After 22 years of interviewing old timers and researching newspapers, archives and document, I have finished this book on Califorrnia bootlegging, rumrunning and moonshining. The years covered are from 1917-1935, the war years, Roaring 20s, and early depression years. I let bootleggers, moonshiners, border patrolmen, and constables tell their own stories. To cover more of the state, about 30 local authors and historians contributed their articles.
The book is timeless as we not only explore prohibition, but also obeying laws we don;t believe in, looking the other way, buying illegal substances, deciding moral dilemmas, and doing the right thing.
Featured also are chapters on smuggling by airplane, selling by prostitutes, drunk animals and prohibiton humor. Over 110 photos, appendixes, glossary, endnotes, bibliography and index complete "One Eye Closed...."

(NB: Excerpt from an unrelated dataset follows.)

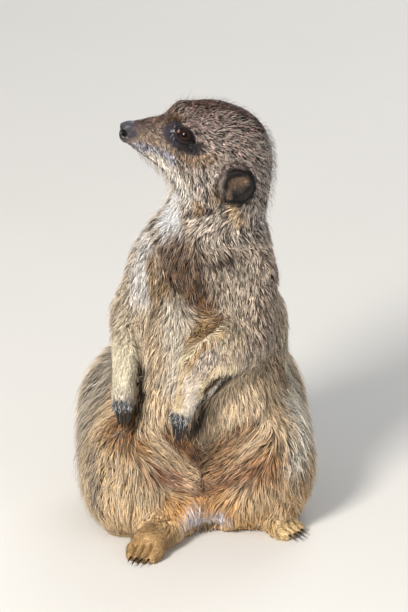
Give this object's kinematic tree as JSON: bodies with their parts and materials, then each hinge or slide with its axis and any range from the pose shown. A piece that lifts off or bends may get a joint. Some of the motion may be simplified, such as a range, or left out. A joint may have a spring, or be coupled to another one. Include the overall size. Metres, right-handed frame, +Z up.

Clifford James Walker is author of numerous articles on desert history, including "Dack Door to California: The Story of the Mojave River Trail," to be republished early in 2000. He has lectured on desert and prohibition history and though retired in 1991, he still teaches part time for Cal State San Bernardino and Barstow College. He and his wife Barbara helped start the Mojave River Valley Museum in Barstow, which has been going strong for 35 years and has a family membershi of 440. In 1995 he won the Individual Award of Merit from the California Conference of Historical Societies.